Important: Note down the ARNs (Amazon Resource Names) of these secrets. You can retrieve them via the AWS Console or by running:

aws secretsmanager list-secrets --filters Key=name,Values=your-project-name-api- \
  --query 'SecretList[*].ARN' --output text --region us-east-1

c) Testing This Component

Secrets Manager: Go to the AWS Console -> Secrets Manager. Verify that secrets with names like your-project-name-api-DATABASE_URL, your-project-name-api-JWT_SECRET, etc., are listed. You can click on them (carefully) to verify their content.

Feature 3: Create ECS Task Definition

The Task Definition is a blueprint for your application. It describes how your Docker container should run, including the Docker image to use, CPU and memory allocation, port mappings, and environment variables (including secrets).

a) Setup/Configuration

Create a new directory ecs at the root of your project and inside it, create task-definition.json:

your-project/
├── ecs/
│   └── task-definition.json
└── ...

b) Core Implementation

Populate ecs/task-definition.json with the following content.
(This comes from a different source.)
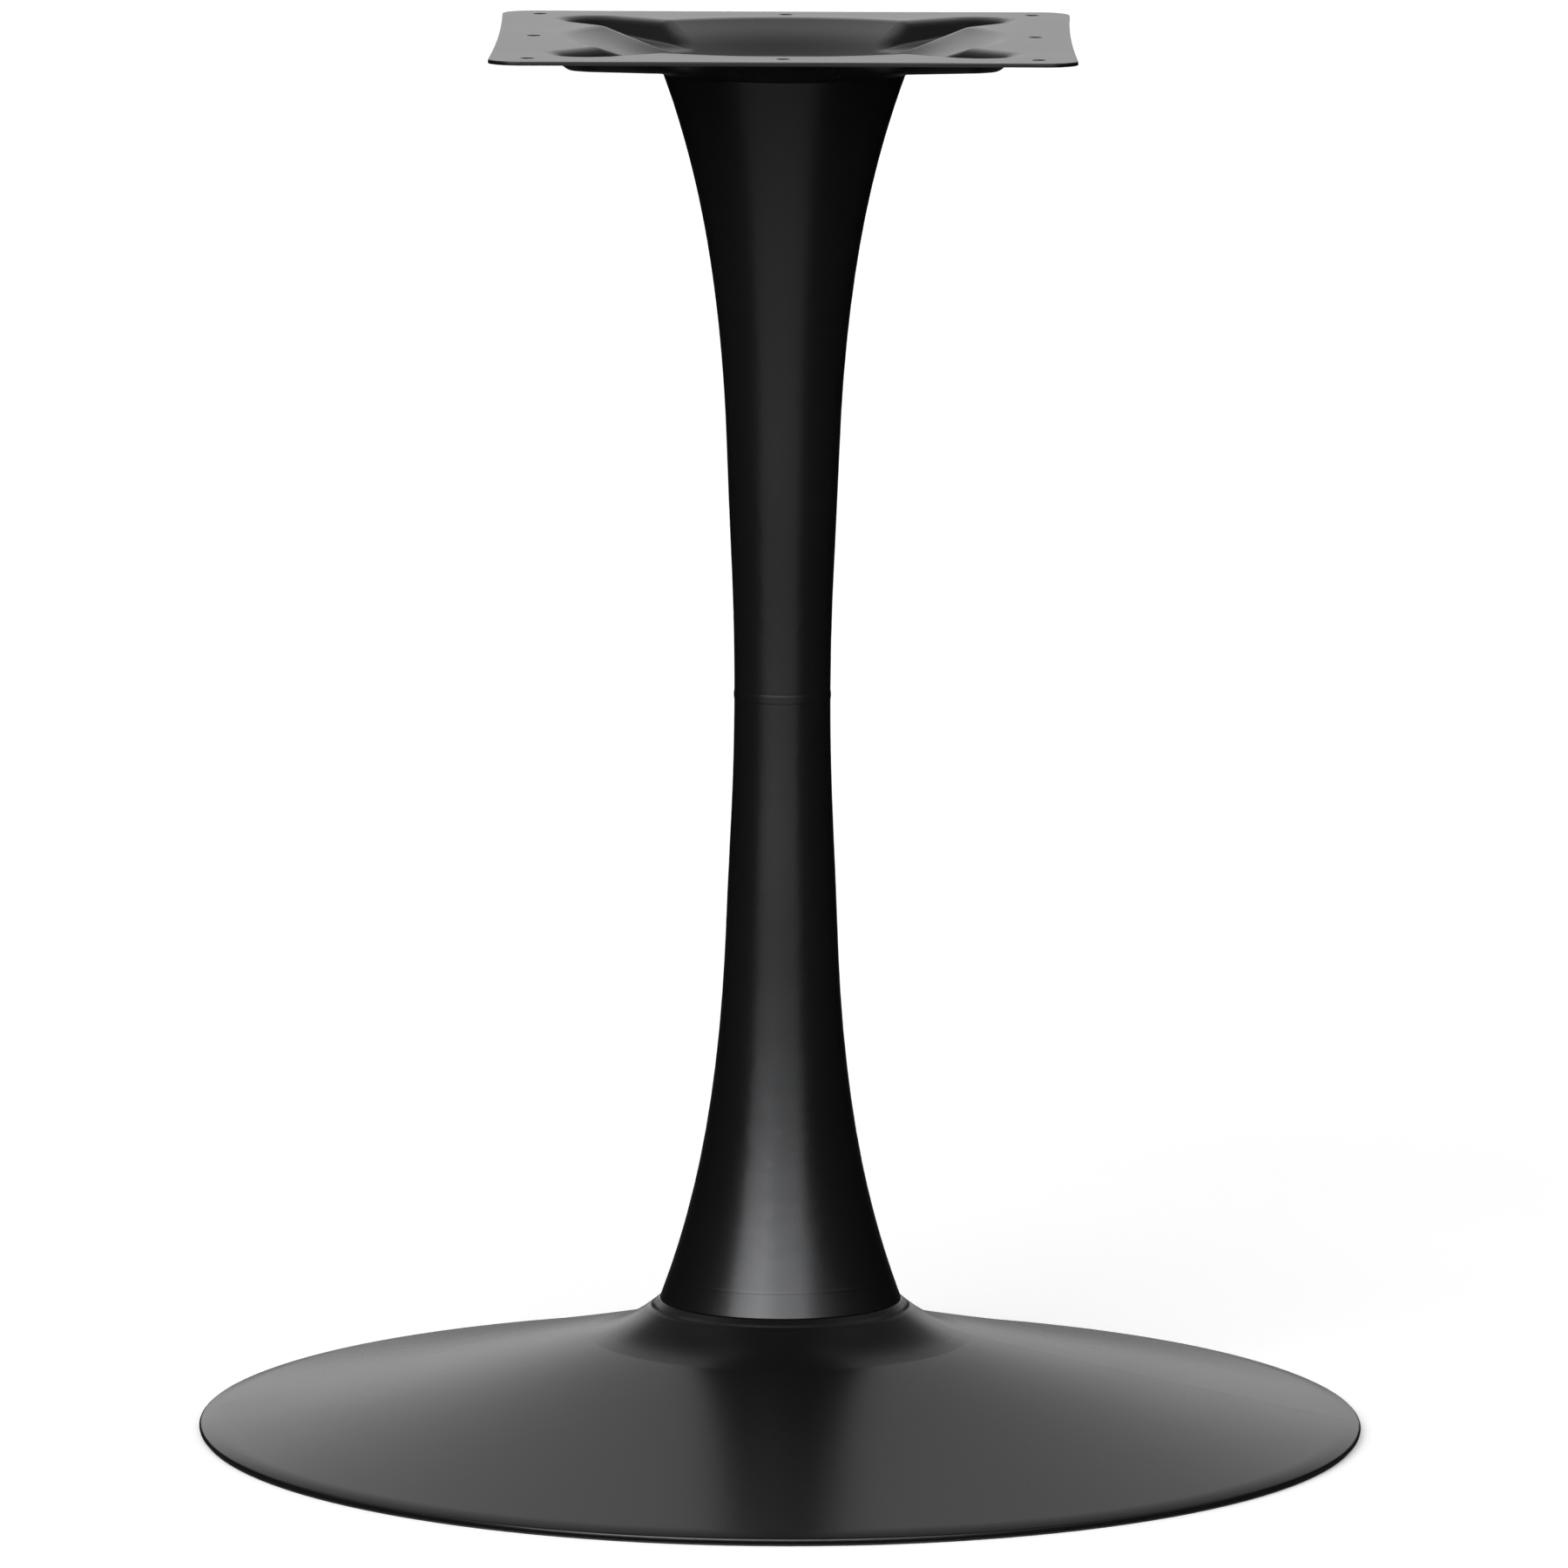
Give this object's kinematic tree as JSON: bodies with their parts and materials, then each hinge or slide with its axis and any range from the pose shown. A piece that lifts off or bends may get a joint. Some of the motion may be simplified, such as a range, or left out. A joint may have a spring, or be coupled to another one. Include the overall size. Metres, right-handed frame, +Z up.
{
  "type": "pedestal table base",
  "caption": "Trumpet-shaped pedestal table base: flared column on a round domed foot disc, with a square pressed plate to screw a table top to.",
  "frame": {"origin": "centre of the foot disc on the floor, on the column's axis", "axes": "+Z up along the column, X and Y along the sides of the square top plate, -Y towards the front"},
  "size_m": [0.5995, 0.5994, 0.72],
  "materials": {
    "black_coat": "satin black powder coat on steel sheet",
    "black_coat_plate": "satin black powder coat on pressed steel sheet",
    "rubber": "matt black",
    "cast_ballast": "rough, painted dark grey",
    "zinc": "bright zinc plate"
  },
  "bodies": {
    "root": {"top_plate": "black_coat_plate", "column": "black_coat", "base_disc": "black_coat", "floor_ring": "rubber", "ballast_plate": "cast_ballast", "clamp_disc": "zinc", "tie_rod": "zinc", "washer": "zinc", "spring_washer": "zinc", "nut": "zinc"}
  },
  "joints": []
}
Remember to replace placeholders like YOUR_AWS_ACCOUNT_ID, YOUR_AWS_REGION, your-project-name, and the actual Secret ARNs.

// ecs/task-definition.json
{
  "family": "your-project-name-api-task",
  "networkMode": "awsvpc",
  "cpu": "256",
  "memory": "512",
  "executionRoleArn": "arn:aws:iam::YOUR_AWS_ACCOUNT_ID:role/your-project-name-ecsTaskExecutionRole",
  "requiresCompatibilities": [
    "FARGATE"
  ],
  "containerDefinitions": [
    {
      "name": "your-project-name-api-container",
      "image": "YOUR_AWS_ACCOUNT_ID.dkr.ecr.YOUR_AWS_REGION.amazonaws.com/your-project-name-api:latest",
      "portMappings": [
        {
          "containerPort": 3000,
          "hostPort": 3000,
          "protocol": "tcp"
        }
      ],
      "essential": true,
      "environment": [
        {
          "name": "NODE_ENV",
          "value": "production"
        },
        {
          "name": "PORT",
          "value": "3000"
        },
        {
          "name": "LOG_LEVEL",
          "value": "info"
        }
        // Add any other non-sensitive environment variables here
      ],
      "secrets": [
        {
          "name": "DATABASE_URL",
          "valueFrom": "arn:aws:secretsmanager:YOUR_AWS_REGION:YOUR_AWS_ACCOUNT_ID:secret:your-project-name-api-DATABASE_URL-xxxxxx"
        },
        {
          "name": "JWT_SECRET",
          "valueFrom": "arn:aws:secretsmanager:YOUR_AWS_REGION:YOUR_AWS_ACCOUNT_ID:secret:your-project-name-api-JWT_SECRET-xxxxxx"
        },
        {
          "name": "CLOUDINARY_API_KEY",
          "valueFrom": "arn:aws:secretsmanager:YOUR_AWS_REGION:YOUR_AWS_ACCOUNT_ID:secret:your-project-name-api-CLOUDINARY_API_KEY-xxxxxx"
        },
        {
          "name": "CLOUDINARY_API_SECRET",
          "valueFrom": "arn:aws:secretsmanager:YOUR_AWS_REGION:YOUR_AWS_ACCOUNT_ID:secret:your-project-name-api-CLOUDINARY_API_SECRET-xxxxxx"
        }
      ],
      "logConfiguration": {
        "logDriver": "awslogs",
        "options": {
          "awslogs-group": "/ecs/your-project-name-api",
          "awslogs-region": "us-east-1",
          "awslogs-stream-prefix": "ecs"
        }
      }
    }
  ]
}

family: A unique name for your task definition.
networkMode: awsvpc is required for Fargate.
cpu / memory: Define the compute resources for your task. Start small (e.g., 256 CPU units = 0.25 vCPU, 512 MB memory) and scale up if needed.
executionRoleArn: The IAM role we created earlier that allows ECS to pull images and access secrets.
image: The full ECR path to your Docker image.
portMappings: Our Node.js app listens on port 3000 inside the container.
environment: Non-sensitive environment variables.
secrets: This is where we link to our AWS Secrets Manager secrets. The name is the environment variable name your application expects, and valueFrom is the ARN of the secret.
logConfiguration: Configures logs to be sent to AWS CloudWatch Logs. We’ll automatically create a log group /ecs/your-project-name-api.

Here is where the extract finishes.